9. China company plans one of biggest IPOs ever

"Tencent Music Entertainment Group, China’s largest music-streaming company, is preparing what would be one of the biggest technology IPOs ever following the successful debut of its European counterpart, Spotify Technology SA," The Wall Street Journal's Maureen Farrell and Julie Steinberg report on A1 (subscription):

  • "The initial public offering, potentially coming in the second half of 2018, would be one of the largest deals of the year and is expected to raise billions."
  • "Tencent Music is expected to list in the U.S., but it is unlikely to make a final venue decision for several months."
  • Why it matters: "Tencent Music’s move toward going public is the latest sign that the IPO market is gaining steam."
  • "Tencent Music’s offering could value the business in excess of $25 billion ... Should investors give it that valuation in its IPO pricing, it would be the fourth-biggest U.S.-listed tech IPO on record."
10. 1 muggle thing: "edge-of-the-seat participation"

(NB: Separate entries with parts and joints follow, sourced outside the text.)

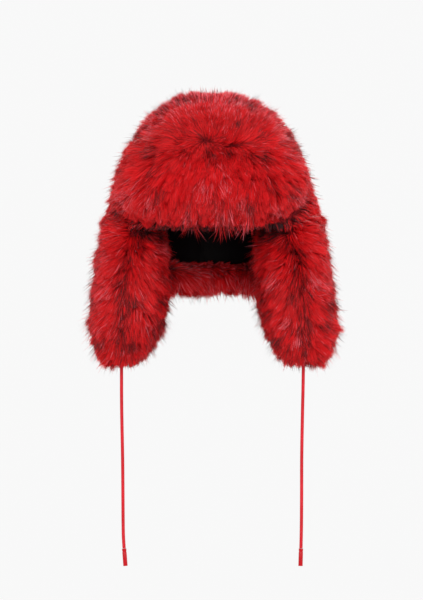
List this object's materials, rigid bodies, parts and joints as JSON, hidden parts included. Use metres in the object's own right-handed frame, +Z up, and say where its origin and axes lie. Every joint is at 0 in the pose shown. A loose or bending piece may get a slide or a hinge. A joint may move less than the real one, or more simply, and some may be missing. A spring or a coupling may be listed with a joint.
{
  "type": "faux-fur trapper hat",
  "caption": "Warm hat with a lined crown, a turned-up front flap, ear flaps and a nape flap of deep fur, and thin tie cords with crimped tips.",
  "frame": {"origin": "the top of the lining's inside, where the hat rests on the crown of the head", "axes": "+Z up, -Y to the front of the hat, +X to its right-hand side as seen from the front"},
  "size_m": [0.2846, 0.2999, 0.5424],
  "materials": {
    "faux_fur": "deep red acrylic fur with dark-tipped guard hairs",
    "lining": "near-black satin lining",
    "tie_cord": "round red cord with a soft gloss",
    "cord_tip": "smooth red plastic"
  },
  "bodies": {
    "root": {"crown_lining": "lining", "crown_fur": "faux_fur", "front_flap": "faux_fur", "ear_flap_left": "faux_fur", "ear_flap_right": "faux_fur", "nape_flap": "faux_fur", "tie_cord_left": "tie_cord", "tie_cord_right": "tie_cord", "cord_tip_left": "cord_tip", "cord_tip_right": "cord_tip"}
  },
  "joints": []
}
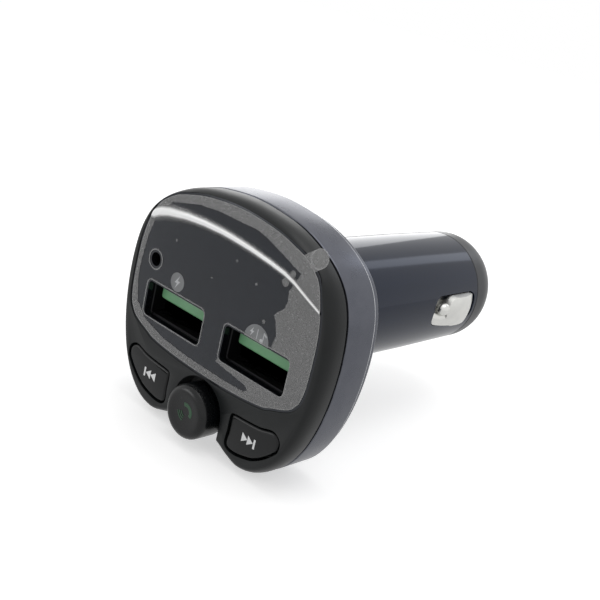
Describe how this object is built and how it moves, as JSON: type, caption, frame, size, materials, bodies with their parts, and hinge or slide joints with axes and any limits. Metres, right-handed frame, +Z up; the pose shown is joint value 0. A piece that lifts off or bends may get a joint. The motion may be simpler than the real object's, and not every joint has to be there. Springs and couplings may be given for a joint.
{
  "type": "car fm transmitter",
  "caption": "Plug-in car audio transmitter: display head with two USB sockets and call and skip keys on a 12 V plug with sprung contacts.",
  "frame": {"origin": "on the plug's axis at the shoulder, where the barrel leaves the display head", "axes": "+Y along the plug, away from the head's face; +Z up; +X to the right as seen facing the display"},
  "size_m": [0.0426, 0.0708, 0.0387],
  "materials": {
    "front_bezel": "fine matt",
    "display_lens": "dark tinted, glossy",
    "protective_film": "thin clear film, partly lifted",
    "head_shell": "satin grey lacquer",
    "rear_cover": "satin grey lacquer",
    "plug_barrel": "blue-black gloss",
    "tip_cap": "satin grey",
    "main_board": "solder mask",
    "power_board": "solder mask",
    "board_header": "moulded, plated pins",
    "display_module": "dark face",
    "display_pins": "tinned",
    "usb_shell": "plated sheet",
    "usb_insert": "green moulding",
    "usb_contacts": "gold plated",
    "microphone": "drawn can",
    "mic_boot": "matt",
    "switch": "moulded",
    "actuator": "moulded",
    "side_key": "satin",
    "call_knob": "satin black",
    "chip": "moulded",
    "crystal": "metal can",
    "power_inductor": "moulded ferrite",
    "input_capacitor": "sleeved can",
    "output_capacitor": "ceramic",
    "board_screws": "zinc plated",
    "contact_seat": "moulded insulator",
    "spring": "spring steel",
    "centre_contact": "nickel plated",
    "ground_clip": "nickel plated"
  },
  "bodies": {
    "housing": {"front_bezel": "front_bezel", "display_lens": "display_lens", "protective_film": "protective_film", "head_shell": "head_shell", "rear_cover": "rear_cover", "plug_barrel": "plug_barrel", "tip_cap": "tip_cap", "main_board": "main_board", "power_board": "power_board", "board_header": "board_header", "display_module": "display_module", "display_pins": "display_pins", "usb_shell_left": "usb_shell", "usb_shell_right": "usb_shell", "usb_insert_left": "usb_insert", "usb_insert_right": "usb_insert", "usb_contacts_left": "usb_contacts", "usb_contacts_right": "usb_contacts", "microphone": "microphone", "mic_boot": "mic_boot", "prev_switch": "switch", "call_switch": "switch", "next_switch": "switch", "bluetooth_chip": "chip", "fm_chip": "chip", "crystal": "crystal", "display_driver": "chip", "converter_chip": "chip", "power_inductor": "power_inductor", "input_capacitor": "input_capacitor", "output_capacitor": "output_capacitor", "board_screws": "board_screws", "contact_seat": "contact_seat", "contact_spring": "spring", "clip_spring_left": "spring", "clip_spring_right": "spring"},
    "prev_button": {"prev_key": "side_key", "prev_actuator": "actuator"},
    "call_button": {"call_knob": "call_knob", "call_actuator": "actuator"},
    "next_button": {"next_key": "side_key", "next_actuator": "actuator"},
    "centre_pin": {"centre_contact": "centre_contact"},
    "clip_left": {"ground_clip_left": "ground_clip"},
    "clip_right": {"ground_clip_right": "ground_clip"}
  },
  "joints": [
    {"name": "prev_press", "type": "slide", "parent": "housing", "child": "prev_button", "axis": [0, 1, 0], "range_m": [0, 0.0005], "stiffness_N_per_m": 1500},
    {"name": "call_press", "type": "slide", "parent": "housing", "child": "call_button", "axis": [0, 1, 0], "range_m": [0, 0.0006], "stiffness_N_per_m": 1500},
    {"name": "next_press", "type": "slide", "parent": "housing", "child": "next_button", "axis": [0, 1, 0], "range_m": [0, 0.0005], "stiffness_N_per_m": 1500},
    {"name": "contact_press", "type": "slide", "parent": "housing", "child": "centre_pin", "axis": [0, -1, 0], "range_m": [0, 0.002], "stiffness_N_per_m": 2500, "deforming": ["contact_spring"]},
    {"name": "clip_left_press", "type": "slide", "parent": "housing", "child": "clip_left", "axis": [1, 0, 0], "range_m": [0, 0.0017], "stiffness_N_per_m": 3000, "deforming": ["clip_spring_left"]},
    {"name": "clip_right_press", "type": "slide", "parent": "housing", "child": "clip_right", "axis": [-1, 0, 0], "range_m": [0, 0.0017], "stiffness_N_per_m": 3000, "deforming": ["clip_spring_right"]}
  ]
}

Last night was Broadway opening night for "Harry Potter and the Cursed Child" (Parts 1 and 2) ... Hollywood Reporter rave by David Rooney:

  • The production achieves "the near impossible ... a persuasive case that this story we all know from novels and/or movies only now has found its nonpareil medium."
  • "The two plays have a combined running time of almost five-and-a-half suspenseful hours."
  • "[W]hen you get a load of the illusions pulled off right before your eyes — mostly with old-fashioned sleight-of-hand and crafty lighting; only occasionally with more elaborate techno-trickery — it's not hyperbole to call the show sheer magic."
  • "Some of the genuine awe factor of movies has been lost in the digital age; CGI now makes anything possible. But witnessing elevated stagecraft applied to a time-traveling fantasy story of this nature conjures a sense of wonder and excitement that evokes vintage Saturday-matinee serials."